My grandfather and grandmother started Holiday back in the mid-60s. It was considered a golden age for whitewater rafting: “The Good Old Days” when trips spilled out of the back end of Ford box vans when the food was much simpler, everyone slept on the sand without tents, and the guests might even end up on the oars through the whitewater. It was also almost entirely white. Only a few years after Holiday started running river trips the American Indian Movement began. Calls for justice for Indigenous peoples grew loud enough to cut through the generations of erasure. Yet that was not a visible part of the stories we tell about river running history today.
In my younger years on the river, we frequently talked about indigenous cultures but typically in the past tense. After all, these river and bike trips were taking us through traditional ancestral lands. Even today many of our side hikes are to visit sacred sites, with artifacts, granaries, pictographs, and petroglyphs from indigenous peoples who were removed from these canyons long before we arrived.
Dee, my grandfather and Holiday’s founder, was acutely aware of the many diverse tribes who still inhabit the Colorado Plateau and formed multiple meaningful friendships with tribal leaders over his years of river running, including a lifelong friendship with Ute elder and spiritual leader Clifford Duncan. Dee would weave stories of the modern Ute, Paiute, Shoshone, Puebloan, Hopi, and Diné peoples into his interpretive talks. However, that still didn’t fully translate into the interpretive program more broadly.
The Impact

Overlay of native-land.ca map with Holiday’s operational area—all on stolen lands.

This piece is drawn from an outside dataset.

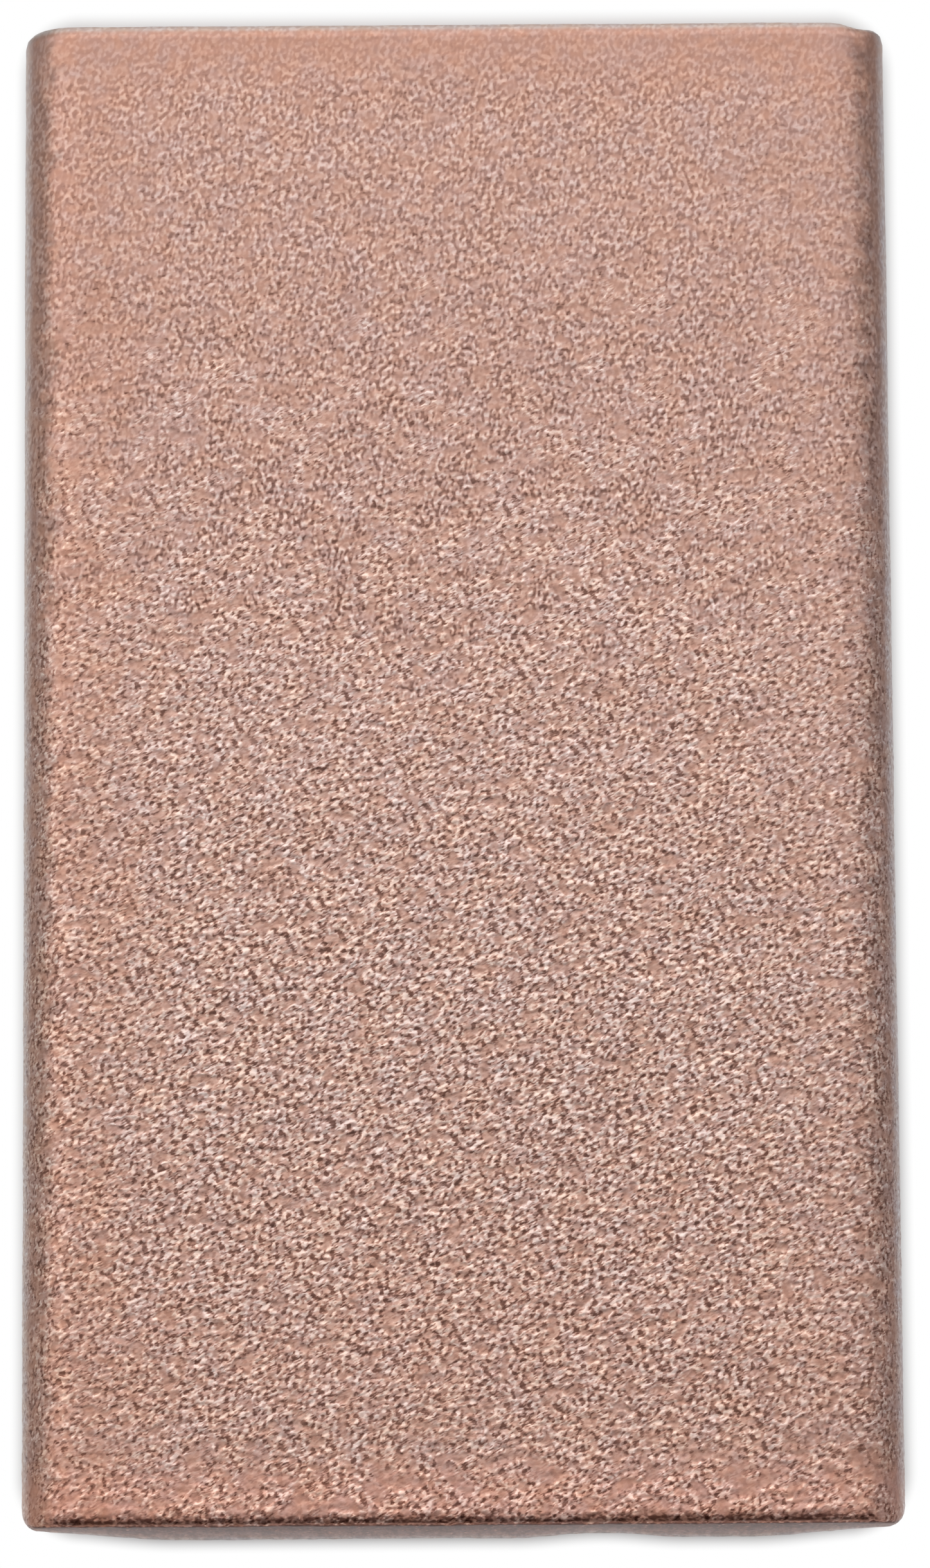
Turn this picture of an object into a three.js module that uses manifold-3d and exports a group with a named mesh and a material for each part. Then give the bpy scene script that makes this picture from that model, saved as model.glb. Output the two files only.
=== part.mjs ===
// A flat copper ingot, formed as one solid bar. Its long edges are rounded over nearly into a bullnose,
// and its two ends are cut square. The far end is eased by a broad lip, the near end by a crisper one,
// and the two upright corners of the near end are worn round.
//
// Frame, in millimetres: X runs across the bar, Y along it towards the far end, and Z up. The origin is
// the middle of the underside, on which the ingot lies.

import * as THREE from "three";
import { mergeVertices, toCreasedNormals } from "three/addons/utils/BufferGeometryUtils.js";
import Module from "manifold-3d";

// Driving dimensions
const WIDTH = 50.8; // across the rounded long edges
const LENGTH = 88.9; // from one end face to the other
const THICKNESS = 7.2; // from the underside to the top face
const SIDE_FLAT = 0.8; // height of the flat left on each side, between its two roundings
const FAR_LIP_RADIUS = 0.8; // easing all round the far end
const NEAR_LIP_RADIUS = 0.4; // easing all round the near end
const NEAR_CORNER_RADIUS = 1; // rounding of the near end's upright corners, seen from above

// Facets across each rounding, and the angle up to which they are shaded as one smooth surface
const EDGE_FACETS = 12;
const LIP_FACETS = 6;
const CORNER_FACETS = 12;
const CREASE_ANGLE = THREE.MathUtils.degToRad(30);

const COPPER_FINISH = { color: 0xbe9a8e, roughness: 0.5, metalness: 0.9 };

const QUARTER_TURN = Math.PI / 2;
const MERGE_DISTANCE = 1e-5;

// The four long edges take up what the side flat leaves of the thickness.
const edgeRadius = (THICKNESS - SIDE_FLAT) / 2;

const manifold = await Module();
manifold.setup();

// A closed three.js geometry as a solid that can be cut and joined.
function solidOf(geometry) {
  geometry.deleteAttribute("normal");
  geometry.deleteAttribute("uv");
  const merged = mergeVertices(geometry, MERGE_DISTANCE);
  const mesh = new manifold.Mesh({
    numProp: 3,
    vertProperties: merged.attributes.position.array,
    triVerts: new Uint32Array(merged.index.array),
  });
  return new manifold.Manifold(mesh);
}

function geometryOf(solid) {
  const mesh = solid.getMesh();
  const geometry = new THREE.BufferGeometry();
  geometry.setAttribute("position", new THREE.BufferAttribute(mesh.vertProperties, 3));
  geometry.setIndex(new THREE.BufferAttribute(mesh.triVerts, 1));
  return toCreasedNormals(geometry, CREASE_ANGLE);
}

// The bar's cross-section: a rectangle with four rounded corners, standing on the X axis.
function barSection() {
  const arcX = WIDTH / 2 - edgeRadius;
  const lowArcY = edgeRadius;
  const highArcY = THICKNESS - edgeRadius;
  const section = new THREE.Shape();
  section.absarc(arcX, lowArcY, edgeRadius, -QUARTER_TURN, 0);
  section.absarc(arcX, highArcY, edgeRadius, 0, QUARTER_TURN);
  section.absarc(-arcX, highArcY, edgeRadius, QUARTER_TURN, 2 * QUARTER_TURN);
  section.absarc(-arcX, lowArcY, edgeRadius, 2 * QUARTER_TURN, 3 * QUARTER_TURN);
  section.closePath();
  return section;
}

// The far half of the bar: the section drawn out along Y. The bevel is the lip, a quarter round that
// turns inward from the section's outline to the flat cut face; the one at the near end is cut off.
function farHalf() {
  const straightLength = LENGTH - 2 * FAR_LIP_RADIUS;
  const bar = new THREE.ExtrudeGeometry(barSection(), {
    depth: straightLength,
    steps: 1,
    curveSegments: EDGE_FACETS / 2, // an arc gets two facets for each segment
    bevelEnabled: true,
    bevelThickness: FAR_LIP_RADIUS,
    bevelSize: FAR_LIP_RADIUS,
    bevelOffset: -FAR_LIP_RADIUS,
    bevelSegments: LIP_FACETS,
  });
  bar.translate(0, 0, -straightLength / 2);
  bar.rotateX(QUARTER_TURN);
  const block = new THREE.BoxGeometry(2 * WIDTH, LENGTH, 4 * THICKNESS);
  block.translate(0, LENGTH / 2, 0);
  return solidOf(bar).intersect(solidOf(block));
}

// A block that ends where the near end does. It rounds that end's two upright corners, and its bevel is
// the lip along the rims of the end face.
function nearBlock() {
  const side = WIDTH / 2;
  const arcX = side - NEAR_CORNER_RADIUS;
  const arcY = NEAR_CORNER_RADIUS - LENGTH / 2;
  const outline = new THREE.Shape();
  outline.moveTo(side, LENGTH);
  outline.lineTo(-side, LENGTH);
  outline.absarc(-arcX, arcY, NEAR_CORNER_RADIUS, 2 * QUARTER_TURN, 3 * QUARTER_TURN);
  outline.absarc(arcX, arcY, NEAR_CORNER_RADIUS, 3 * QUARTER_TURN, 4 * QUARTER_TURN);
  outline.closePath();
  const block = new THREE.ExtrudeGeometry(outline, {
    depth: THICKNESS - 2 * NEAR_LIP_RADIUS,
    steps: 1,
    curveSegments: CORNER_FACETS / 2,
    bevelEnabled: true,
    bevelThickness: NEAR_LIP_RADIUS,
    bevelSize: NEAR_LIP_RADIUS,
    bevelOffset: -NEAR_LIP_RADIUS,
    bevelSegments: LIP_FACETS,
  });
  block.translate(0, 0, NEAR_LIP_RADIUS);
  return solidOf(block);
}

// The near half of the bar: the section drawn out past the near end and cut to the block there.
function nearHalf() {
  const bar = new THREE.ExtrudeGeometry(barSection(), {
    depth: LENGTH,
    steps: 1,
    curveSegments: EDGE_FACETS / 2,
    bevelEnabled: false,
  });
  bar.rotateX(QUARTER_TURN);
  return solidOf(bar).intersect(nearBlock());
}

// The ingot: its two halves, joined in the middle.
function ingotGeometry() {
  return geometryOf(farHalf().add(nearHalf()));
}

function copperIngot() {
  const ingot = new THREE.Mesh(
    ingotGeometry(),
    new THREE.MeshStandardMaterial(COPPER_FINISH),
  );
  ingot.name = "ingot";
  return ingot;
}

const part = new THREE.Group();
part.add(copperIngot());

export default part;
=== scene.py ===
import math
from types import SimpleNamespace

import bmesh
import bpy
from mathutils import Matrix, Vector, noise

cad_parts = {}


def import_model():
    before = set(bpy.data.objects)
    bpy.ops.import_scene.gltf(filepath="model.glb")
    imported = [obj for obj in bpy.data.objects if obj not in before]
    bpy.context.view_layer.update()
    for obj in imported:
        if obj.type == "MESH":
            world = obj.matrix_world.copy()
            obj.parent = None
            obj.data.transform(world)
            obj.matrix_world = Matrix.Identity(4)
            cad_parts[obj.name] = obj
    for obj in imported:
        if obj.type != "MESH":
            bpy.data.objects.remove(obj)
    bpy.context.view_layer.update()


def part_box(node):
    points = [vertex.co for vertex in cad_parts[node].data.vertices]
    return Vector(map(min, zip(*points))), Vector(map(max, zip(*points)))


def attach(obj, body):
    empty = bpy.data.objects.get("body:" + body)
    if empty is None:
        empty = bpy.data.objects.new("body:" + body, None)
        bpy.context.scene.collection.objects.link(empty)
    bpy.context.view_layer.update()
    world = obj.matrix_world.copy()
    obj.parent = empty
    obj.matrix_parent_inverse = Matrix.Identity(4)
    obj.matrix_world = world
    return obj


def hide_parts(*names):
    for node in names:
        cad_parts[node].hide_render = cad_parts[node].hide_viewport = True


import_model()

MM = 0.001

# The ingot's own sizes in metres, taken from the frame where it holds them
INGOT_LOW, INGOT_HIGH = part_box("ingot")
WIDTH = INGOT_HIGH.x - INGOT_LOW.x
LENGTH = INGOT_HIGH.y - INGOT_LOW.y
THICKNESS = INGOT_HIGH.z - INGOT_LOW.z
EDGE_RADIUS = 3.2 * MM  # rounding of the long edges
FAR_LIP = 0.8 * MM  # easing round the far end
NEAR_LIP = 0.4 * MM  # easing round the near end
NEAR_CORNER = 1.0 * MM  # rounding of the near end's upright corners
NEAR_CORNER_REACH = 2.5 * MM  # how far from the end the rows are drawn back to round them

# Wear and small damage
FOOT_WEAR = 0.50 * MM  # how far the near end's lower rim is worn back at its corners
FOOT_WEAR_SPAN = (16.5 * MM, 24.5 * MM)  # from the middle, over which it wears back
FOOT_WEAR_REACH = 3.5 * MM  # how far from the end the wear is felt
FOOT_DENT = 0.30 * MM  # depth of a shallow hollow in that rim
FOOT_DENT_MIDDLE = 7.9 * MM  # to the right of the ingot's middle
FOOT_DENT_REACH = 5.0 * MM  # to either side
FAR_NICK = 0.28 * MM  # depth of a shallow nick in the far end, close to its right corner
FAR_NICK_ASIDE = 1.65 * MM  # from the right side
FAR_NICK_REACH = 1.5 * MM  # to either side
FAR_NICK_LENGTH = 3.0 * MM  # how far from the end the nick is felt

# How finely the skin is cut, so that the grain is in the mesh
TOP_COLUMNS = 130
UNDERSIDE_COLUMNS = 14
EDGE_SEGMENTS = 8
SIDE_FLAT_COLUMNS = 2
LIP_SEGMENTS = 3
ROWS = 510
NEAR_FACE_ROWS = 12
SAME_PLACE = 1e-7  # metres, within which two points count as level with each other
CUT_TOLERANCE = 1e-6  # metres, within which a point counts as lying on a cut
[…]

This incomplete version of the land’s story, while incredible and humbling on its own, can inadvertently serve as an injustice to the living indigenous peoples who are still here, active participants in the world we all live in. Focusing on only the ancient past, without conscious context can play into one of the most destructive tools colonization has used against native communities: erasure.

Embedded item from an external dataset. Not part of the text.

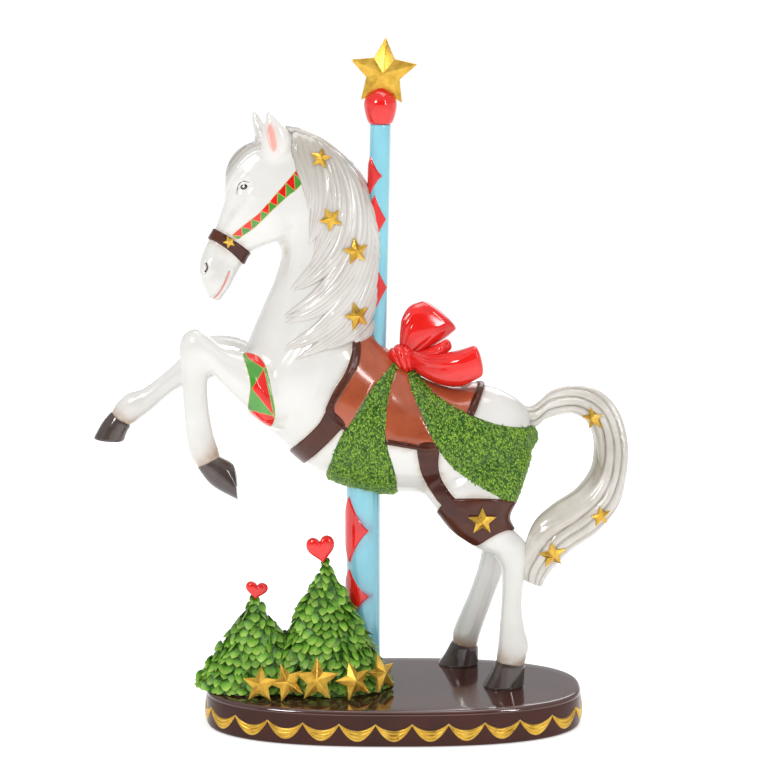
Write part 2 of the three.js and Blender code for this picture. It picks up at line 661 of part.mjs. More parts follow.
// ---------------------------------------------------------------- assembly
const carousel = new THREE.Group();

/** Adds a piece to the group, without the offcuts of its fitting, and returns its solid. */
function add(name, cutBody, material) {
  const body = largest(cutBody);
  const mesh = new THREE.Mesh(geometryOf(body), material);
  mesh.name = name;
  carousel.add(mesh);
  return body;
}

// The horse is parted at the shoulders and the dock, as a caster would.
const horse = add('horse', castBody(), PAINT.white);
const nearForeleg = add('foreleg_near', foreleg(NEAR_FORELEG, HOOVES.nearFore), PAINT.white);
add('foreleg_far', foreleg(FAR_FORELEG, HOOVES.farFore).subtract(grown(nearForeleg)), PAINT.white);
const tailRoom = join(trunk(GAP), limb(NEAR_HINDLEG, GAP));
const tail = add('tail', fluted(TAIL, 17).subtract(tailRoom), PAINT.taupe);
const figure = join(horse, tail);
const figureSurface = seen(figure);

add('base', base(), PAINT.chocolate);

// The garlands meet under the bow, so the front one is cut back by the rear one.
const rear = garland(OUTLINES.rearGarland, OUTLINES.farRearGarland)
  .subtract(join(fluted(TAIL, 17, GAP), limb(FAR_HINDLEG, GAP)));
const front = garland(OUTLINES.frontGarland, OUTLINES.farFrontGarland).subtract(grown(rear));
add('garland_rear', rear, PAINT.green);
add('garland_front', front, PAINT.green);
const overGarland = trunk(RELIEF.garland + GAP);
const ribbon = add('bow', bow().subtract(overGarland), PAINT.red);

const lowerFoot = vec(LOWER_POLE.x, MIDDLE, FLOOR);
const lowerTop = vec(LOWER_POLE.x, MIDDLE, 360);
const lowerPole = pole(lowerFoot, lowerTop, LOWER_POLE.radius, LOWER_LOZENGES);
add('pole_lower', lowerPole.subtract(overGarland), PAINT.blue);
const lowerPoleRoom = pole(lowerFoot, lowerTop, LOWER_POLE.radius + GAP, LOWER_LOZENGES);

const upperFoot = vec(UPPER_POLE.footX, MIDDLE, 480);
const upperTop = vec(UPPER_POLE.headX, MIDDLE, UPPER_POLE.top);
const upperPole = pole(upperFoot, upperTop, UPPER_POLE.radius, UPPER_LOZENGES);
add('pole_upper', upperPole
  .subtract(join(trunk(RELIEF.mane + GAP), grown(front), grown(ribbon))), PAINT.blue);

const capProfile = [[0, 0], [15, 0], [19, 8], [22, 26], [19, 36], [9, 48], [0, 52]]
  .map(([r, rise]) => new THREE.Vector2(r, UPPER_POLE.top + GAP + rise));
const cap = new THREE.LatheGeometry(capProfile, 12).rotateX(Math.PI / 2)
  .translate(UPPER_POLE.headX, MIDDLE, 0);
const topStar = (grow) => stand(star(TOP_STAR.radius, TOP_STAR.thick, TOP_STAR.rim, grow, true, 0.5),
  vec(TOP_STAR.x, TOP_STAR.y, TOP_STAR.z), vec(0, -1, 0), TOP_STAR.turn);
add('star_top', topStar(0), PAINT.gold);
add('pole_cap', solid(cap).subtract(topStar(GAP)), PAINT.red);

for (const [name, [x, z, radius, turn]] of Object.entries(HORSE_STARS)) {
  const { point, normal } = seat(figureSurface, x, z, 0.5 * radius);
  const body = (lift) => stand(star(radius, 0.42 * radius, 0.16 * radius),
    point.clone().addScaledVector(normal, lift), normal, turn);
  let lift = GAP;
  while (body(lift - GAP).intersect(figure).volume() > 0) lift += GAP;
  add(name, body(lift), PAINT.gold);
}

const floorRoom = solid(new THREE.BoxGeometry(600, 300, 60)).translate([0, 0, FLOOR - 30]);
const hearts = Object.entries(HEARTS).map(([name, { x, foot, width, height, thick, lean }]) => {
  const body = (grow) => heart(width, height, thick, grow)
    .rotate([0, lean, 0]).translate([x, TREE_Y, foot]);
  add(name, body(0), PAINT.red);
  return body(GAP);
});
const baseStars = [];
for (const [name, [x, y, radius, turn, facing]] of Object.entries(BASE_STARS)) {
  const way = THREE.MathUtils.degToRad(facing);
  const normal = vec(Math.sin(way), -Math.cos(way), STAR_LEAN).normalize();
  const place = vec(x, y, FLOOR + 0.8 * radius);
  const body = (grow) => stand(star(radius, 0.36 * radius, 0.2 * radius, grow), place, normal, turn);
  add(name, body(0).subtract(join(floorRoom, baseStars)), PAINT.gold);
  baseStars.push(body(GAP));
}
const [starA, starB, starC, starD, starE] = baseStars;
const [leftHeart, rightHeart] = hearts;
add('tree_right', tree(TREES.tree_right, 0)
  .subtract(join(starB, starC, starD, starE, rightHeart, lowerPoleRoom)), PAINT.fir);
add('tree_left', tree(TREES.tree_left, 0)
  .subtract(join(starA, starB, starC, leftHeart, tree(TREES.tree_right, GAP))), PAINT.fir);

export default carousel;
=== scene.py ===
"""Looks of the carousel horse: a cast resin horse on a pole with raised diamonds, with garlands, bow and
fir trees. Lengths are in millimetres until a mesh is made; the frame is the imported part's own."""
import math

import bpy
import numpy as np
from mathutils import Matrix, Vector
from mathutils.bvhtree import BVHTree


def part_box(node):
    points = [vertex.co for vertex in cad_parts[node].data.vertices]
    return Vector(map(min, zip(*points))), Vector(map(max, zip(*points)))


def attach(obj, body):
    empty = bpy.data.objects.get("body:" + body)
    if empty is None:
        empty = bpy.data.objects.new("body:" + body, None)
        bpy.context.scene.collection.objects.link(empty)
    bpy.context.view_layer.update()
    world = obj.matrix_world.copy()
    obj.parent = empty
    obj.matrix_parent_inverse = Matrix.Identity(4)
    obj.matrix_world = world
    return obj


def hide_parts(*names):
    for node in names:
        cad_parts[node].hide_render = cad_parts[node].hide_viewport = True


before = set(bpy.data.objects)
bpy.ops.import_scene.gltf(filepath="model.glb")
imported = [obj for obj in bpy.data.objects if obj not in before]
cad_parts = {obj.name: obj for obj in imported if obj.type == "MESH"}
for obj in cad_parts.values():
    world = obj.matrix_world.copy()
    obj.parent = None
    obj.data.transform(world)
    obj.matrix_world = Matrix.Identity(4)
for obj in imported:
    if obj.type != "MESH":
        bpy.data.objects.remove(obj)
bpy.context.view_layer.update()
MM = 0.001
MIDDLE = 35.0                               # the horse's middle plane, on which outlines are drawn
EYE = np.array([-9.8, -3000.0, 1050.0])     # where the drawn outlines are seen from
FAR = 20.0                                  # distances to outlines and paths are measured up to this
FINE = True
rng = np.random.default_rng(7)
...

This cultural erasure is not some abstract theory; it began with actual genocide, then the stealing of lands. The erasure continued with cultural genocide. The United States government separated native families and brought up the youth within the colonized walls of boarding schools or in white homes. This literal erasure continues to this day. We omit and forget the existence of Native communities in how we talk about where and who we are, rarely using indigenous names for the lands we occupy and visit.

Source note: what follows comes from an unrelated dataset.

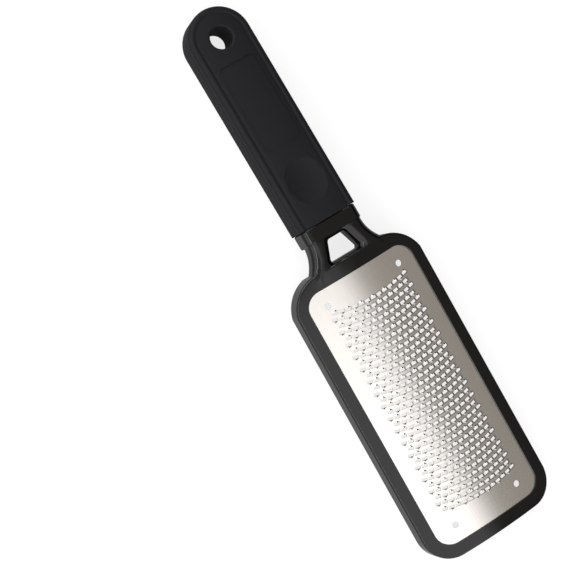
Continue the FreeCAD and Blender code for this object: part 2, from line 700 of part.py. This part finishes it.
def lay_down(pieces):
    """Turn and lift the frame and the grip alike, so that the rasp rests on its far edge and its tail.

    Seen from the side, the lower edges of both ends are arcs, and the table
    is the line that touches the two from below.
    """
    far = V(0, FAR_EDGE - S["foot_round"], S["foot_round"] - S["frame_depth"])
    tail = handle_placement().multVec(
        V(0, S["under_round"] - S["grip_length"] - S["tang_clearance"], S["under_round"] - S["grip_thickness"]))
    span = far - tail
    slope = math.atan2(span.z, span.y) - math.asin((S["foot_round"] - S["under_round"]) / span.Length)
    turn = FreeCAD.Rotation(V(1, 0, 0), -math.degrees(slope))
    lift = S["foot_round"] - turn.multVec(far).z
    reach = []
    for piece in pieces:
        shape = piece.Shape.copy()
        shape.transformShape(FreeCAD.Placement(V(0, 0, 0), turn).toMatrix())
        reach += [point.y for point in shape.tessellate(0.02)[0]]
    rest = FreeCAD.Placement(V(0, -(min(reach) + max(reach)) / 2, lift), turn)
    for piece in pieces:
        piece.Placement = rest.multiply(piece.Placement)
    doc.recompute()
    return rest


def check(pieces):
    for item in doc.Objects:
        if "Invalid" in item.State or "Error" in item.State:
            raise RuntimeError(f"{item.Label} did not compute")
    for piece in pieces:
        shape = piece.Shape
        if shape.isNull() or not shape.isValid() or len(shape.Solids) != 1:
            raise RuntimeError(f"{piece.Label} is not one sound solid")


frame = make_head_frame()
grip = make_grip()
rest = lay_down([frame, grip])
plate = make_rasp_plate(rest)
pieces = [frame, plate, grip]
check(pieces)
os.makedirs("parts", exist_ok=True)
for piece in pieces:
    piece.Shape.exportStep(f"parts/{piece.Label}.step")
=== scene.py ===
import math

import bpy
import numpy as np
from mathutils import Euler, Matrix


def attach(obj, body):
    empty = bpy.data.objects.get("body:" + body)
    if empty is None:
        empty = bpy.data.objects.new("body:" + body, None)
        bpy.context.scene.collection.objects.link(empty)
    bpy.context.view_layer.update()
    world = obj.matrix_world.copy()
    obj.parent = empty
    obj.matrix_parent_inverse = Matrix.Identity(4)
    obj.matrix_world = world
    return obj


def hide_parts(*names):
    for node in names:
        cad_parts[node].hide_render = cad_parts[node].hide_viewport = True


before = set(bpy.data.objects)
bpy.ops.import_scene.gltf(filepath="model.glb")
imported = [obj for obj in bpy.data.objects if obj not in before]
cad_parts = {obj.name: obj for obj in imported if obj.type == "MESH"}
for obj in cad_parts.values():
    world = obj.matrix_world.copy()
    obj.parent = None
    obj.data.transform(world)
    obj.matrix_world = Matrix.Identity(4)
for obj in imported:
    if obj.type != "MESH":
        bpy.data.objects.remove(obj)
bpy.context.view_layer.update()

# Rasp plate. Stainless steel sheet with bowed and staggered rows of openings
# etched through it and a sharp point raised on one edge of each, bent to a
# crown and laid into the frame's seat. Sizes are in millimetres.
crown_radius, thick = 127.0, 0.5
half_width, half_length, corner = 28.95, 65.75, 8.9
margins = np.array([24.5, 27.2, half_width - 0.3])  # plain columns beside the openings
rows, row_pitch, row_shift = 33, 3.15, 0.5
places, pitch = 13, 3.111
bow_radius, bow_beside = 75.0, 2.25
open_wide, open_tall = 1.25, 0.7  # half sizes of an opening
side_web, last_web = 0.4, 1.2  # from the openings' sides, and from the last row's middle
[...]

This process of erasure persists through our shared silence; it, like so many arms of white supremacy, thrives through our inaction…
What We Are Doing About It

Photograph Taken on traditional Ute, Diné, Hopi, & Pueblos Lands.
That is why Holiday has decided this is one place among many we want to intervene. Land acknowledgments are a gesture; a few words here and there to “un-erase” the original people of these lands. At Holiday we are starting with a simple phrase on each post, indicating whose lands the media was taken on. This is a moment in which we choose not to do nothing. Land acknowledgments are a small thing, but many small things over long periods of time done by many people can be quite powerful. We want to be part of that growing wave.
Apart from land acknowledgments taking place online we are also committed to other changes as well. This includes adding acknowledgments on our trips as we travel through and on those lands. For many years now Susan Munroe, our head of interpretation, and I have been re-thinking how we train our team of guides. To retool how we speak about the land we are on and the Tribes that still exist on and around them. Informed by our own relationships with tribal elders and friends, we are re-framing stories related to sovereignty, environmental justice, and sacred places.
Holiday has also intentionally moved away from talking about these canyons and plateaus as places somehow separate from humans. We instead strive to talk about them as inhabited areas in an effort to complicate the narrative of humans being separate from their environment. That concept alone has done untold damage to the way we think about public lands and what they mean to the American story.
We look forward to continuing our relationships with existing Tribal Nations whose diminished 21st-century territories border the river trips that we run. This includes the Ute lands that border the east side of Desolation Canyon. And also the Diné lands that make up the southern border of the San Juan River.
Moving Forward as we Ask Questions

Photograph Taken on traditional Eastern Shoshone & Ute Lands.
We have much work to do as we move toward a less colonized approach to operating on these stolen lands. But we are excited to take this next, small, intentional step. I personally make mistakes every day attempting to do things in a better way. I don’t always succeed. As I said, those first few years of land acknowledgments were sometimes awkward. But I believe what is important is not being perfect but the “doing of the thing.”
It is in that spirit of trying to do things in a good way that we invite all of our wonderful Holiday guests and guides to join us. This “Native Land” resource acknowledges that it is still a work in progress, but we’ve found it to be a useful place to start one’s journey to learn more about the native lands on which we all stand.
About the author: I have been a river runner my entire life. It was learning from the Holiday boatwomen and men of the 1990s that led me to find my own oars. I have been a guide for Holiday River Expeditions since 2009. In my spare time, I work as the Green Riverkeeper Affiliate with Living Rivers & Board Chair of the Utah Chapter of the Sierra Club. A life well spent organizing communities to protect the rivers and lands I love. I find that the lessons from the river inform my climate justice work and truly all aspects of my life.